What is required: Reproduce the complete listing without any deviation.

Entries provided:
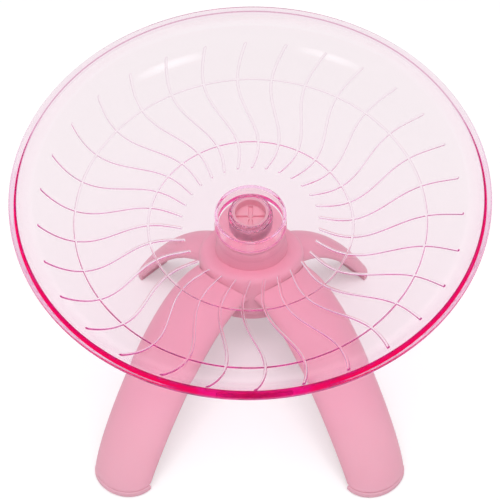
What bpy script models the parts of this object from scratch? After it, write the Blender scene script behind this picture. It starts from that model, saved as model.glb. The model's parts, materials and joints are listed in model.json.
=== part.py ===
"""Exercise wheel for a small pet: a clear running dish on a ball bearing, tilted on a four-legged stand.

Metres, +Z up. The viewer's side of the wheel faces -Y. The origin is on the ground, under the middle of the
model. Lengths along the axle are heights from the plane of the rim, so the hub below the rim is negative.
"""

import math

import bmesh
import bpy
import numpy as np
from mathutils import Matrix, Vector

# Whole wheel
OVERALL_HEIGHT = 0.110
DISH_TILT = math.radians(20)
FIT_GAP = 0.0003
JOIN_OVERLAP = 0.001
CUT_OVERRUN = 0.005

# Running dish
RIM_RADIUS = 0.090
RIM_WIDTH = 0.003
RIM_THICKNESS = 0.0022
BOWL_DEPTH = 0.0264
FLOOR_RADIUS = 0.030
DISH_WALL = 0.0016

# Ring ridges and grip ribs of the dish
INNER_RING_FROM_FLOOR = 0.0100
OUTER_RING_FROM_RIM = 0.0222
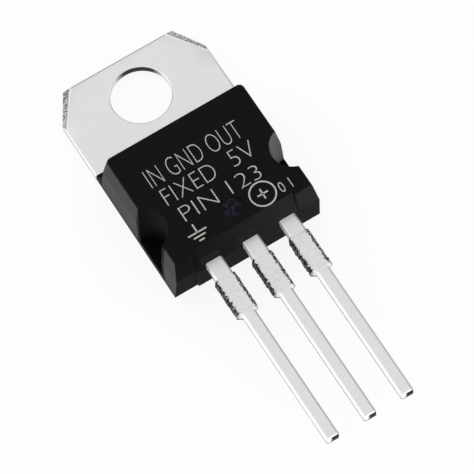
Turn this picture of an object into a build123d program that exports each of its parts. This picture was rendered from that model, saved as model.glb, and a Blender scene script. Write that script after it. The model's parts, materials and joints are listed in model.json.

Written answer:
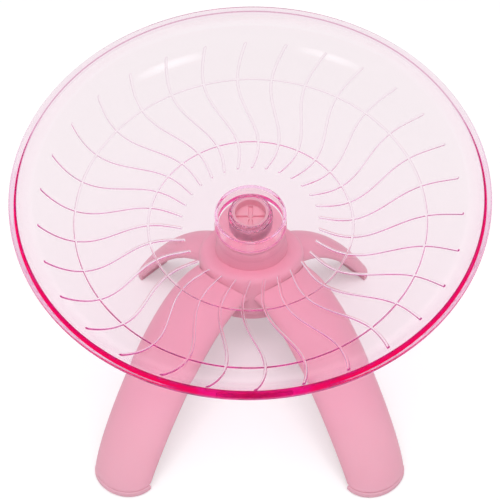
What bpy script models the parts of this object from scratch? After it, write the Blender scene script behind this picture. It starts from that model, saved as model.glb. The model's parts, materials and joints are listed in model.json.
=== part.py ===
"""Exercise wheel for a small pet: a clear running dish on a ball bearing, tilted on a four-legged stand.

Metres, +Z up. The viewer's side of the wheel faces -Y. The origin is on the ground, under the middle of the
model. Lengths along the axle are heights from the plane of the rim, so the hub below the rim is negative.
"""

import math

import bmesh
import bpy
import numpy as np
from mathutils import Matrix, Vector

# Whole wheel
OVERALL_HEIGHT = 0.110
DISH_TILT = math.radians(20)
FIT_GAP = 0.0003
JOIN_OVERLAP = 0.001
CUT_OVERRUN = 0.005

# Running dish
RIM_RADIUS = 0.090
RIM_WIDTH = 0.003
RIM_THICKNESS = 0.0022
BOWL_DEPTH = 0.0264
FLOOR_RADIUS = 0.030
DISH_WALL = 0.0016

# Ring ridges and grip ribs of the dish
INNER_RING_FROM_FLOOR = 0.0100
OUTER_RING_FROM_RIM = 0.0222
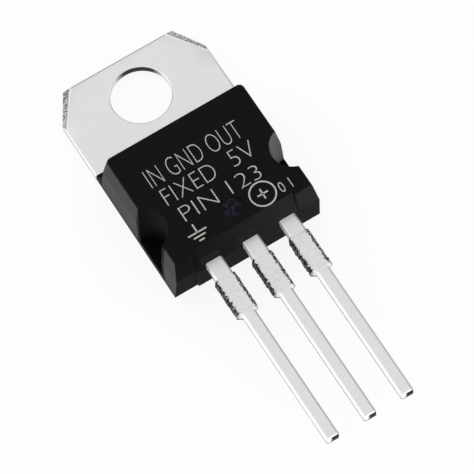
Turn this picture of an object into a build123d program that exports each of its parts. This picture was rendered from that model, saved as model.glb, and a Blender scene script. Write that script after it. The model's parts, materials and joints are listed in model.json.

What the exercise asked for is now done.